Posted on 02/23/2017
Temporary bridge designed to save time and money

by Rachel Ehnert, Weld County Communications Specialist

In 1996, the Weld County Department of Public Works began an ambitious project: replacing all 68 of the county’s remaining load restricted bridges. These bridges, often in rural areas over irrigation ditches or small creeks, were typically easy to rebuild—the Public Works team would simply fill the ditch or creek area with dirt and culverts to allow small amounts of traffic to pass while old bridge was destroyed and the new bridge constructed. This was a solution that the team used for years—in fact, this process was working so well that by 2011, the county was down to only 14 load restricted bridges to be replaced.

Unfortunately, the success of this process would be short lived. Weld County, like many other areas in Colorado, experienced a massive population boom in this time, resulting in a surge of traffic levels across county roadways. This meant that the dirt-and-culvert, low-traffic-levels-only bridge construction technique was no longer a viable plan—they’d have to revert to closing down entire roadways to finish replacing these bridges.

Crews installed a temporary bridge at WCR 50.5 last fall in order to make necessary repairs. However, as it turned out, closing these roadways for bridge replacement resulted in another, even more problematic issue. As Public Works narrowed their sights on the last few bridges, they discovered that these bridges (and the roadways they connected) were the only way many residents had to access their homes. If the team couldn’t find a way to replace these bridges without shutting down the road, many residents would be landlocked in their properties, with emergency crews unable to access them.

To make matters worse, 2013 saw one of the worst floods in Weld County memory—bridges and roadways across the county were damaged as a result of overflowed ditches, creeks, and rivers. Public Works needed a way to repair bridges without closing roads, and fast.
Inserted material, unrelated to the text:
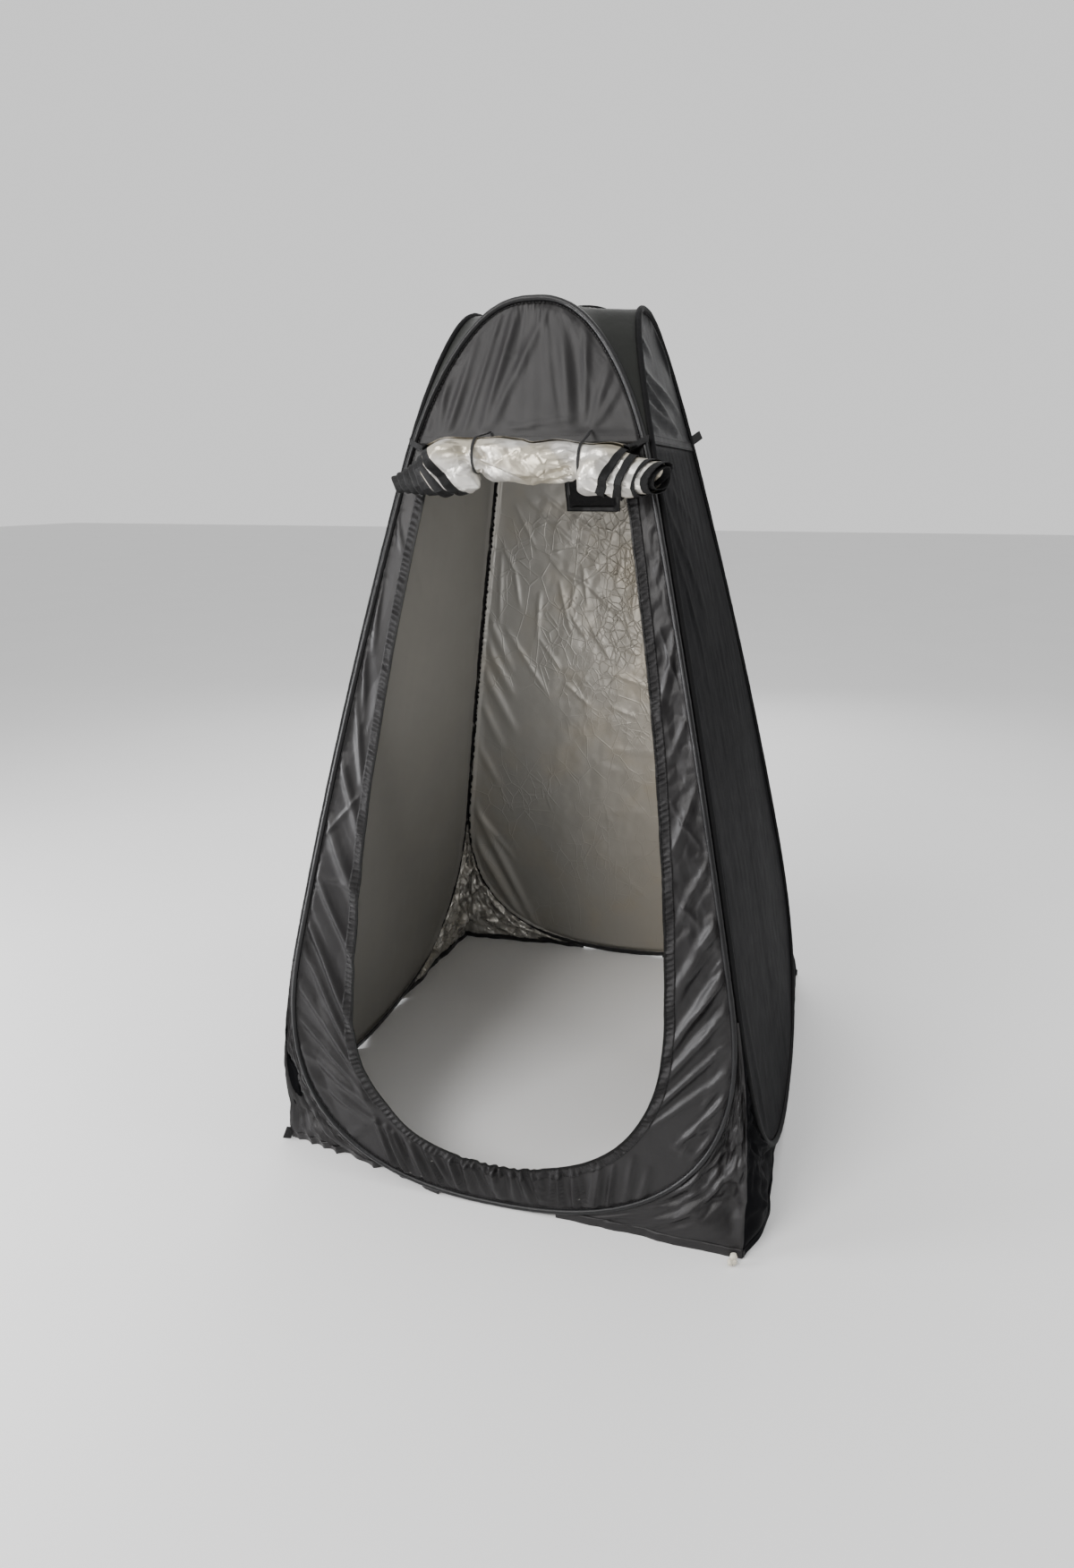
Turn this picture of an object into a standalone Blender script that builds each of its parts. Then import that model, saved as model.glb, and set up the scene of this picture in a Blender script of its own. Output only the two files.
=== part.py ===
"""A pop-up toilet tent: four sprung hoops, one to a side, sewn together along the corners,
with cloth walls, a roof between the arches, corner gussets at the ground and a rolled-up door."""

import math

import bmesh
import bpy
from mathutils import Vector

# Frame of the tent, in metres, measured to the centre line of the sewn hoops
BASE_HALF = 0.608
LEAN = 0.2219
BELLY = 0.022
TOP = 1.893
BACK_TOP = 1.932
SHOULDER = 1.547
KNEE = 0.554
ARCH_POWER = 2.517
FOOT_POWER = 2.345
SLEEVE = 0.007
HOOP_SIDES = 8
SEAM_INSET = 0.0102
APEX_FLAT = 0.03
FOOT_FLAT = 0.04
ARCH_STEPS = 8
SIDE_STEPS = 6
FOOT_STEPS = 8

# Cloth
CLOTH = 0.002
GAP = 0.0003
EDGE_GAP = 0.0005
RING = 1.617
ROOF_TAIL_WIDTH = 0.008
ROOF_SAG = 0.006
ROOF_COLUMNS = 4

# Doorway in the front wall
DOOR_HALF = 0.36
DOOR_WIDE_Z = 0.44
DOOR_SILL = 0.097
DOOR_POWER = 2.3
DOOR_TAPER = 0.1271
DOOR_TAPER_POWER = 1.6
DOOR_FLAT = 0.03
ZIP_TAPE = 0.03
WALL_COLUMNS = 3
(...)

Ron Graves, the Public Works Bridge Foreman had an idea: why reinvent the wheel? He, along with some Weld County engineers and the rest of the Public Works team, devised a plan for temporary bridge structure that wasn’t too dissimilar from permanent bridge structures. Instead of concrete, however, they’d use gravel. Instead of welding beams together, they’d chain them (and weld a few high-stress areas). Instead of using tons of costly materials, they’d reuse materials they already had in storage. The result? A bridge with all the strength and functionality of a permanent bridge, only quicker to assemble. Never again would Public Works have to fill a ditch or land-lock a resident due to bridge construction operations!

The temporary bridge’s design consists of several I-beams chained together (and welded selectively) which are covered in four-six inches of gravel (this is the driving surface.) Work on the temporary bridge at WCR 50.5.This surface rests on four steel H-beams and pilings at each corner of the bridge, with the two outermost I-beams fitted with guardrails. It can be used to span distances of 30-60 feet, with materials being reused whenever possible. Design for this bridge was completed entirely by Weld County employees, including the program used to calculate how much weight the bridge could safely withstand.

Although durable enough to accommodate for Weld County’s increase in traffic numbers, this temporary bridge is designed to withstand low speeds, and is intended for use in construction zones only.  

Thanks to this temporary bridge, Weld County, in 2017, is down to only 3 load restricted bridges. Public Works anticipates the county to be free of these outdated bridges by the end of next year. 

Portions of this article were published in the Winter 2017 issue of Colorado Public Works Journal.